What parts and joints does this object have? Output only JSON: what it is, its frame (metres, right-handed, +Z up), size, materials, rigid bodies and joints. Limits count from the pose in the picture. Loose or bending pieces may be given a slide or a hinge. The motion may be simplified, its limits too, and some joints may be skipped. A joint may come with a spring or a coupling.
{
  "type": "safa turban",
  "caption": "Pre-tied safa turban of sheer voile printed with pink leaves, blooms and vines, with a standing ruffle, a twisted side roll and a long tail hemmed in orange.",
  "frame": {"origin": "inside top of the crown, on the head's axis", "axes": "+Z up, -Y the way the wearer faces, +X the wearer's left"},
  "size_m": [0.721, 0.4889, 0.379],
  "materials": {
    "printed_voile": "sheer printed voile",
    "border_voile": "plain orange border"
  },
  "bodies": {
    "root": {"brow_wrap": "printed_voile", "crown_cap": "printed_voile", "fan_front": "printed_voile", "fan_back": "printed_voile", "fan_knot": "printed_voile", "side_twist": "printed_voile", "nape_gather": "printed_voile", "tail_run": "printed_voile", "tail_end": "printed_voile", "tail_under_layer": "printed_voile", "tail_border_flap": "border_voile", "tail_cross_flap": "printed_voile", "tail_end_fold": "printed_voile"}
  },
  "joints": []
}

■ WHAT IS ASKED ■
Without leaving anything out, quote all the data.

■ COMPLETE ANSWER ■
What parts and joints does this object have? Output only JSON: what it is, its frame (metres, right-handed, +Z up), size, materials, rigid bodies and joints. Limits count from the pose in the picture. Loose or bending pieces may be given a slide or a hinge. The motion may be simplified, its limits too, and some joints may be skipped. A joint may come with a spring or a coupling.
{
  "type": "safa turban",
  "caption": "Pre-tied safa turban of sheer voile printed with pink leaves, blooms and vines, with a standing ruffle, a twisted side roll and a long tail hemmed in orange.",
  "frame": {"origin": "inside top of the crown, on the head's axis", "axes": "+Z up, -Y the way the wearer faces, +X the wearer's left"},
  "size_m": [0.721, 0.4889, 0.379],
  "materials": {
    "printed_voile": "sheer printed voile",
    "border_voile": "plain orange border"
  },
  "bodies": {
    "root": {"brow_wrap": "printed_voile", "crown_cap": "printed_voile", "fan_front": "printed_voile", "fan_back": "printed_voile", "fan_knot": "printed_voile", "side_twist": "printed_voile", "nape_gather": "printed_voile", "tail_run": "printed_voile", "tail_end": "printed_voile", "tail_under_layer": "printed_voile", "tail_border_flap": "border_voile", "tail_cross_flap": "printed_voile", "tail_end_fold": "printed_voile"}
  },
  "joints": []
}